During the last debate, Romney repeated one of his standard criticisms of Obama on Israel and Palestine:

This president went before the United Nations and castigated Israel for building settlements. He said nothing about thousands of rockets being rained in on Israel from the Gaza Strip.

This is one of Romney’s favorites. He has been using a variant of this line for years. The problem for Romney is that it was never really true, and Obama has mentioned rocket attacks from Gaza in every address to the U.N. that he has given. If we go back to Obama’s first address to the U.N., which is what Romney has been referring to for more than two years, we will find a reference to rocket attacks on Israel:

We must remember that the greatest price of this conflict is not paid by us. It’s not paid by politicians. It’s paid by the Israeli girl in Sderot who closes her eyes in fear that a rocket will take her life in the middle of the night.

If we want to be very technical and generous to Romney, we could say that it’s true that Obama did not mention the number of rocket attacks, but that’s not the point. Romney wants people to think that Obama simply ignores these attacks all together, and that is not true.

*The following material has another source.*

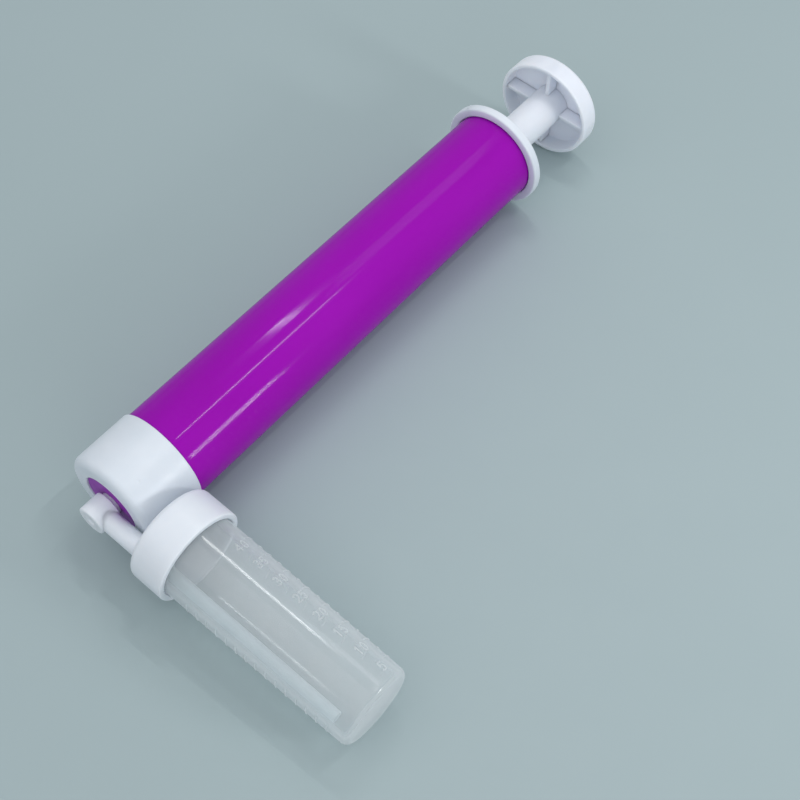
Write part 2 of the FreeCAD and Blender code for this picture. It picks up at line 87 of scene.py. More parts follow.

The 2010 U.N. address contained the most explicit references:

And efforts to threaten or kill Israelis will do nothing to help the Palestinian people. The slaughter of innocent Israelis is not resistance — it’s injustice. And make no mistake: The courage of a man like President Abbas, who stands up for his people in front of the world under very difficult circumstances, is far greater than those who fire rockets at innocent women and children.

A little later in the speech, there is another specific reference to Sderot:

Or, we can say that this time will be different — that this time we will not let terror, or turbulence, or posturing, or petty politics stand in the way. This time, we will think not of ourselves, but of the young girl in Gaza who wants to have no ceiling on her dreams, or the young boy in Sderot who wants to sleep without the nightmare of rocket fire.

Romney’s claim has been a basically false one since he first started making it, like many of his other criticisms of administration foreign policy, and more than that it is a foolish mistake. It is extremely easy to check and disprove this claim, and Romney doesn’t need to use this claim to make the standard Republican attack on Obama’s handling of Israel and Palestine issues. It’s an unforced error that Romney has been making for the better part of the last two years.

Update: Chait’s assessment is worth reading:

Even by the standards of politicians, Romney seems unusually prone to dishonesty. Again, you can ascribe this to circumstance rather than character. I see him as a patrician pol, like George H.W. Bush, who believes deeply in public service but regards elections as a cynical process of pandering to rubes. I think you can plausibly make other interpretations, and you can separate Romney the man or even Romney the president from Romney the candidate. But I don’t see how you can paint Romney the candidate as in any way scrupulous about the truth in any form.